Updated: Oct 26, 2020



The VHS format was a workhorse for everything from recording sporting events and TV shows to capturing family movies on full-sized and compact VHS camcorders. But the Achilles heel of this format, and Sony's Betamax for that matter, was the audio quality on VCRs and camcorders from the mid 1970's through the early 1980's. During this time period, machines had a mono linear audio track that was a small stripe on the bottom edge of the VHS tape. A few models had a linear stereo feature with the mono track split in half delivering worse fidelity than the mono sound and VCR manufacturers resorted to using Dolby to keep the noise levels down. Movie studios started to release VHS titles with Dolby-encoded linear soundtracks in 1982 but linear stereo never caught on with VCR makers or consumers.

For Extended Play/Super Long Play (EP and SLP) recordings, audio was even worse. Signal-to-noise ratio dropped significantly and frequency response peaked at a very low 4 kHz on EP/SLP tapes. In non-technical terms, the sound was pretty awful. JVC introduced VHS HiFi sound in 1984 and the sound quality was comparable to CD audio. Unfortunately, the quality of HiFi audio degraded quickly because of the design physics (narrow tape, rapidly

spinning helical tape head) so the very good HiFi audio often didn't sound the same 5 or 10 plays later. For backward compatibility, VHS HiFi machines had both HiFi audio heads and linear audio heads so that a HiFi recorded tape would also play back in a VCR that only had mono sound.


So what does this mean for audio on your VHS, S-VHS or compact VHS tapes? It depends on how the sound was recorded on the camcorder or the VCR. For a camcorder with HiFi sound capability, tapes recorded in Standard Play (SP) mode and you have the original camcorder tapes, the audio should be pretty good. But if you had a mono sound or linear stereo camcorder or you recorded in EP mode (or both), then the audio could benefit from some help. Also, if your camcorder tape was recorded in HiFi audio but you made a copy to a mono sound or linear stereo VCR, then the VCR tape you have digitized will have mono or linear stereo sound - not HiFi sound.

Audio cleaning software is one way to improve sound on your VHS tapes. If you have already digitized your tapes, the video files will contain both the audio and video tracks. Otherwise, you will need to transfer your tapes to one of the file formats used by video and audio cleaning tools (.mov, .mp4, .mpeg, .avi).
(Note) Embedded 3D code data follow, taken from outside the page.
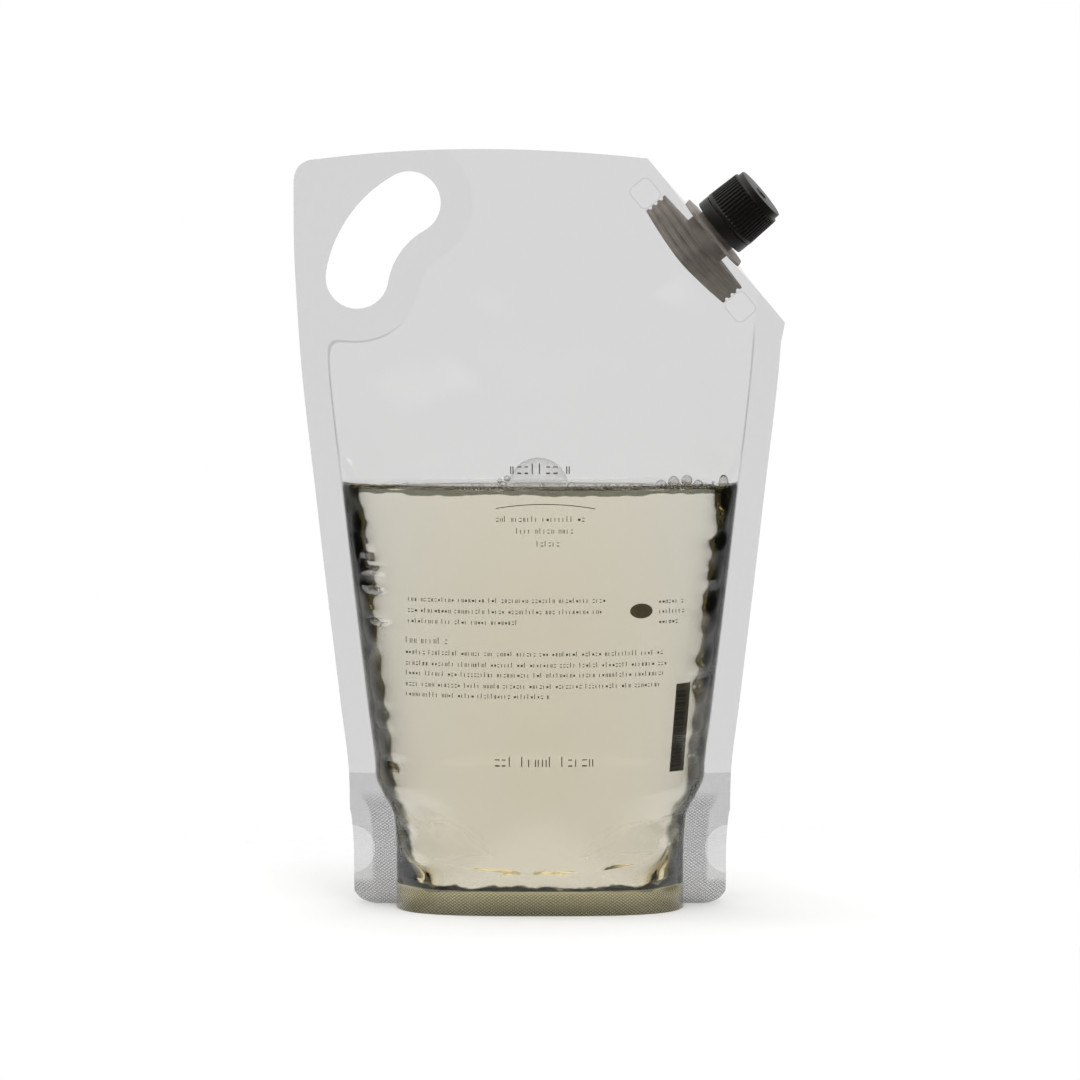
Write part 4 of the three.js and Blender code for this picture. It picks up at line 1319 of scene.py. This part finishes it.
class REFILL_OT_stage(bpy.types.Operator):
    """Makes the floor, the studio light and the camera"""

    bl_idname = "refill.stage"
    bl_label = "Studio Stage"

    def execute(self, context):
        scene = context.scene
        settings = scene.refill_stage
        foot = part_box("front_panel")[0][2] / MM
        ring = [(460 * math.cos(a), 460 * math.sin(a), foot - 0.05) for a in np.arange(96) * 2 * math.pi / 96]
        mesh_object("floor", ring, [tuple(range(96))], material("floor"))
        studio_world()
        middle = (0, 0, 0.14)
        soft_light("top_softbox", (0.1, -0.5, 1.4), middle, (1.0, 1.0), 6.0)
        soft_light("left_softbox", (-1.1, 0.2, 0.8), middle, (0.4, 0.6), 2.0)
        fill = soft_light("front_softbox", (0.5, -1.6, 0.9), middle, (0.5, 0.5), 5.0)
        fill.visible_glossy = False
        data = bpy.data.cameras.new("camera")
        camera = bpy.data.objects.new("camera", data)
        scene.collection.objects.link(camera)
        tilt = settings.elevation
        aim = Vector((0, 0, settings.aim_height))
        camera.location = aim + settings.distance * Vector((0, -math.cos(tilt), math.sin(tilt)))
        camera.rotation_euler = (math.pi / 2 - tilt, 0, 0)
        data.sensor_width = 36.0
        data.lens = data.sensor_width * settings.distance / settings.framed_width
        data.clip_end = 20
        scene.camera = camera
        scene.view_settings.view_transform = "Standard"
        scene.cycles.max_bounces = 24
        scene.cycles.transparent_max_bounces = 32
        scene.cycles.transmission_bounces = 20
        return {"FINISHED"}


OPERATORS = (REFILL_OT_films, REFILL_OT_gusset, REFILL_OT_liquid, REFILL_OT_print, REFILL_OT_spout,
             REFILL_OT_closure, REFILL_OT_stage)
GROUPS = {"refill_pack": PackSettings, "refill_cap": CapSettings, "refill_stage": StageSettings}


class REFILL_PT_panel(bpy.types.Panel):
    """Lists the pack's pieces and sizes"""

    bl_label = "Refill Pack"
    bl_idname = "REFILL_PT_panel"
    bl_space_type = "VIEW_3D"
    bl_region_type = "UI"
    bl_category = "Refill Pack"

    def draw(self, context):
        for name, group in GROUPS.items():
            box = self.layout.box()
            for field in group.__annotations__:
                box.prop(getattr(context.scene, name), field)
        for operator in OPERATORS:
            self.layout.operator(operator.bl_idname)


def register():
    for item in (*GROUPS.values(), *OPERATORS, REFILL_PT_panel):
        bpy.utils.register_class(item)
    for name, group in GROUPS.items():
        setattr(bpy.types.Scene, name, bpy.props.PointerProperty(type=group))


def unregister():
    for name in GROUPS:
        delattr(bpy.types.Scene, name)
    for item in (REFILL_PT_panel, *reversed(OPERATORS), *GROUPS.values()):
        bpy.utils.unregister_class(item)


def main():
    register()
    for operator in OPERATORS:
        group, name = operator.bl_idname.split(".")
        getattr(getattr(bpy.ops, group), name)()


if __name__ == "__main__":
    main()
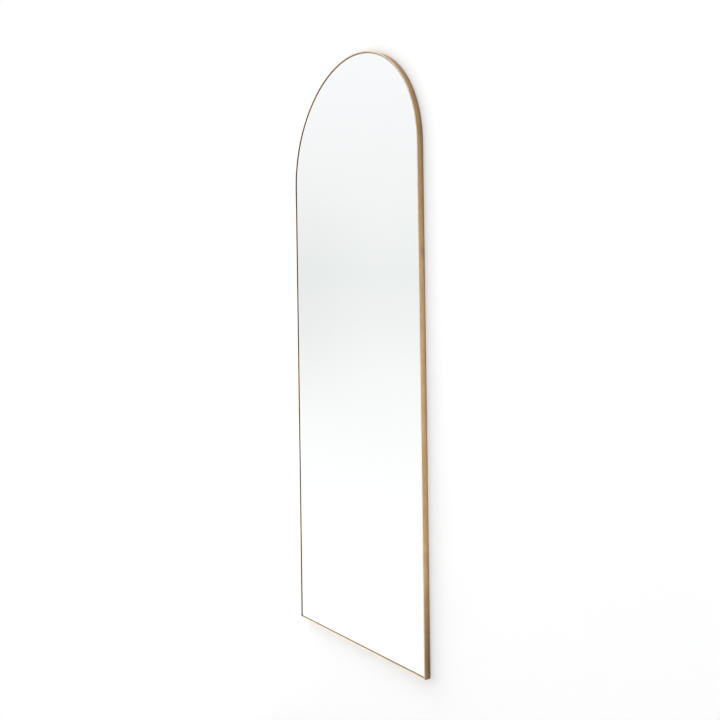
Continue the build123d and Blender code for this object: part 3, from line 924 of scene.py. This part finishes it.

Unlike years past, software for cleaning sound tracks on your video tapes no longer requires

an engineering degree. If you can use Photoshop Elements or Excel, you will be able to learn most audio cleaning programs. Current software such as SOUND FORGE Audio Cleaning Lab 2 is menu driven with graphic dials to quickly apply filters to your audio. Before and After buttons let you hear the original video tape audio and the 'fixed' version. Once you're happy, click the 'Export' option and save your new video file with the improved sound track. A few of the problems audio cleaning software can fix include:


  • Removing camcorder motor noise

  • Eliminating electrical noise

  • Removing tape hiss

  • Reducing wind noise

  • Lowering train or car noise

  • Eliminating voice 'clipping'

  • Lowering hum or rumbling noises

  • Removing clicking or crackling sounds

  • Providing equalizer settings for voice, music or venue

For digitizing vinyl and audio cassettes or using a background song for your video, filters for record pops and tape hiss will dramatically improve your sound. And audio improvements will be noticeable even with video taken from phones, digital cameras and camcorders. One common issue in video taken with SLR cameras is the microphone location being too close to the zoom lens motor. Software filters can remove or drastically reduce this motor noise.


Advances in ease-of-use with audio enhancement software allows non-technical consumers to make noticeable improvements to the audio tracks on their video tapes, audio cassettes, digitized vinyl records and Super 8 sound films. If you don't feel like learning new software, then check with a video editing vendor to see what programs they have to let your audio tracks reach new heights.